BEGIN Recorded data

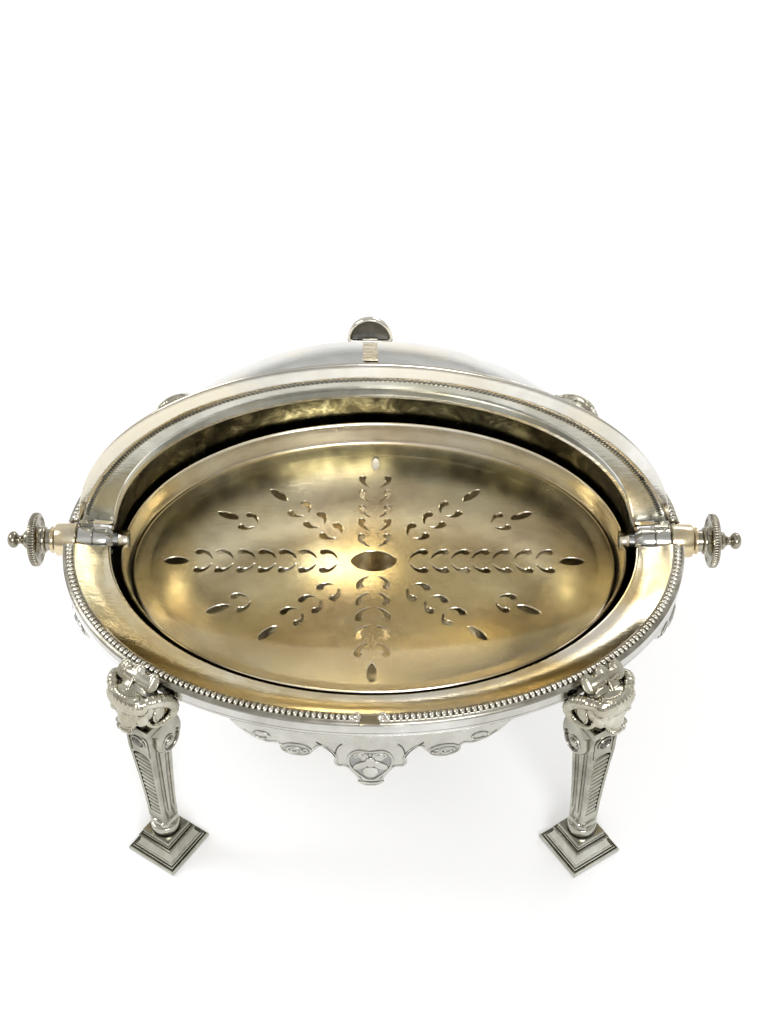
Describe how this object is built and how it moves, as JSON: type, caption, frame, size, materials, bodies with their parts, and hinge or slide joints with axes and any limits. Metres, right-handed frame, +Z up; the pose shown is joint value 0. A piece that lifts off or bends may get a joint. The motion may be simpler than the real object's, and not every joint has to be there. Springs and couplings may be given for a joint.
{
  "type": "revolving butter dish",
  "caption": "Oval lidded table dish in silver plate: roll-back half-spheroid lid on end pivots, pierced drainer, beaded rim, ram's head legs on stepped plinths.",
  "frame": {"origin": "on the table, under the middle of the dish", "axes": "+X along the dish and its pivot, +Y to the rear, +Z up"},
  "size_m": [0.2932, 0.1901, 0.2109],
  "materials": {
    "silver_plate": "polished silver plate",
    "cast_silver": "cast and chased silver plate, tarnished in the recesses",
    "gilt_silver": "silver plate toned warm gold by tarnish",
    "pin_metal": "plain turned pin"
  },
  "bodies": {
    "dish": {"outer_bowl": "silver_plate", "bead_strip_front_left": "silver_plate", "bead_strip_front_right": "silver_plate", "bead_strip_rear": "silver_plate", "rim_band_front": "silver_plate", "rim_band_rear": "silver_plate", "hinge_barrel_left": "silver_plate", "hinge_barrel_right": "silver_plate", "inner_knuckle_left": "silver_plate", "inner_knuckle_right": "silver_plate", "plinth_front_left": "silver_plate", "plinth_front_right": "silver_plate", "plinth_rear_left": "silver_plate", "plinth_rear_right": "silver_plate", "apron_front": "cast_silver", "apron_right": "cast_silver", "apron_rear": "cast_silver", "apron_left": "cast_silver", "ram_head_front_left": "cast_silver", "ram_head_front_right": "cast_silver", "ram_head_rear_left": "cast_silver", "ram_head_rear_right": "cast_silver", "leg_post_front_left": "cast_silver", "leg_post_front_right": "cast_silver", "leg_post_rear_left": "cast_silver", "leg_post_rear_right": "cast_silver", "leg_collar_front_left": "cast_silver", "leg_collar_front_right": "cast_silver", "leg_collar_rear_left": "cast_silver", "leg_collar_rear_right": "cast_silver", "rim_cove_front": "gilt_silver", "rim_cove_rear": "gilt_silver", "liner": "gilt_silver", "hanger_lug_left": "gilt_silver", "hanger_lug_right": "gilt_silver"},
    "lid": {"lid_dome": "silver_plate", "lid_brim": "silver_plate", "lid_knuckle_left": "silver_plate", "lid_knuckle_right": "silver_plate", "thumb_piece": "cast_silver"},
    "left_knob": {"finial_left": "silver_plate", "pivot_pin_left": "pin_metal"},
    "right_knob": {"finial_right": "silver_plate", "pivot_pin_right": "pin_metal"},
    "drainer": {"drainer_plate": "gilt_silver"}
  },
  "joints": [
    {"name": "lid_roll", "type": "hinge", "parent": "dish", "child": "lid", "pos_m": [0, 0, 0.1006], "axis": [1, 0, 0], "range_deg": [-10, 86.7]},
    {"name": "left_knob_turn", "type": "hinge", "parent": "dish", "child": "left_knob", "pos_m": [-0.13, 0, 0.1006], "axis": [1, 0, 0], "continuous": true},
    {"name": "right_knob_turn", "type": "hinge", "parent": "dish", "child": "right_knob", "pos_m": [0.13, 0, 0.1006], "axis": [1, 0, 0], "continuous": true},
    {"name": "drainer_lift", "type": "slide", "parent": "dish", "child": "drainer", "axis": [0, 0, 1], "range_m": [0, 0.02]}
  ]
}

END Recorded data

[To do] Could you quote the material above in full, exactly as it stands?

[Answer below]
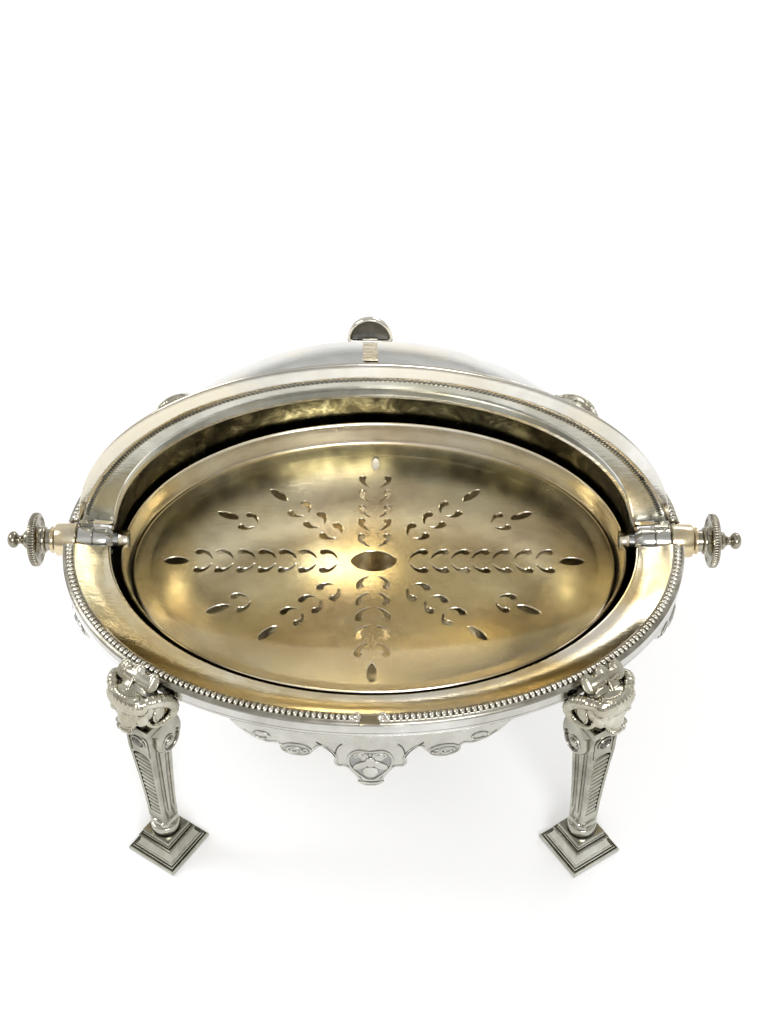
Describe how this object is built and how it moves, as JSON: type, caption, frame, size, materials, bodies with their parts, and hinge or slide joints with axes and any limits. Metres, right-handed frame, +Z up; the pose shown is joint value 0. A piece that lifts off or bends may get a joint. The motion may be simpler than the real object's, and not every joint has to be there. Springs and couplings may be given for a joint.
{
  "type": "revolving butter dish",
  "caption": "Oval lidded table dish in silver plate: roll-back half-spheroid lid on end pivots, pierced drainer, beaded rim, ram's head legs on stepped plinths.",
  "frame": {"origin": "on the table, under the middle of the dish", "axes": "+X along the dish and its pivot, +Y to the rear, +Z up"},
  "size_m": [0.2932, 0.1901, 0.2109],
  "materials": {
    "silver_plate": "polished silver plate",
    "cast_silver": "cast and chased silver plate, tarnished in the recesses",
    "gilt_silver": "silver plate toned warm gold by tarnish",
    "pin_metal": "plain turned pin"
  },
  "bodies": {
    "dish": {"outer_bowl": "silver_plate", "bead_strip_front_left": "silver_plate", "bead_strip_front_right": "silver_plate", "bead_strip_rear": "silver_plate", "rim_band_front": "silver_plate", "rim_band_rear": "silver_plate", "hinge_barrel_left": "silver_plate", "hinge_barrel_right": "silver_plate", "inner_knuckle_left": "silver_plate", "inner_knuckle_right": "silver_plate", "plinth_front_left": "silver_plate", "plinth_front_right": "silver_plate", "plinth_rear_left": "silver_plate", "plinth_rear_right": "silver_plate", "apron_front": "cast_silver", "apron_right": "cast_silver", "apron_rear": "cast_silver", "apron_left": "cast_silver", "ram_head_front_left": "cast_silver", "ram_head_front_right": "cast_silver", "ram_head_rear_left": "cast_silver", "ram_head_rear_right": "cast_silver", "leg_post_front_left": "cast_silver", "leg_post_front_right": "cast_silver", "leg_post_rear_left": "cast_silver", "leg_post_rear_right": "cast_silver", "leg_collar_front_left": "cast_silver", "leg_collar_front_right": "cast_silver", "leg_collar_rear_left": "cast_silver", "leg_collar_rear_right": "cast_silver", "rim_cove_front": "gilt_silver", "rim_cove_rear": "gilt_silver", "liner": "gilt_silver", "hanger_lug_left": "gilt_silver", "hanger_lug_right": "gilt_silver"},
    "lid": {"lid_dome": "silver_plate", "lid_brim": "silver_plate", "lid_knuckle_left": "silver_plate", "lid_knuckle_right": "silver_plate", "thumb_piece": "cast_silver"},
    "left_knob": {"finial_left": "silver_plate", "pivot_pin_left": "pin_metal"},
    "right_knob": {"finial_right": "silver_plate", "pivot_pin_right": "pin_metal"},
    "drainer": {"drainer_plate": "gilt_silver"}
  },
  "joints": [
    {"name": "lid_roll", "type": "hinge", "parent": "dish", "child": "lid", "pos_m": [0, 0, 0.1006], "axis": [1, 0, 0], "range_deg": [-10, 86.7]},
    {"name": "left_knob_turn", "type": "hinge", "parent": "dish", "child": "left_knob", "pos_m": [-0.13, 0, 0.1006], "axis": [1, 0, 0], "continuous": true},
    {"name": "right_knob_turn", "type": "hinge", "parent": "dish", "child": "right_knob", "pos_m": [0.13, 0, 0.1006], "axis": [1, 0, 0], "continuous": true},
    {"name": "drainer_lift", "type": "slide", "parent": "dish", "child": "drainer", "axis": [0, 0, 1], "range_m": [0, 0.02]}
  ]
}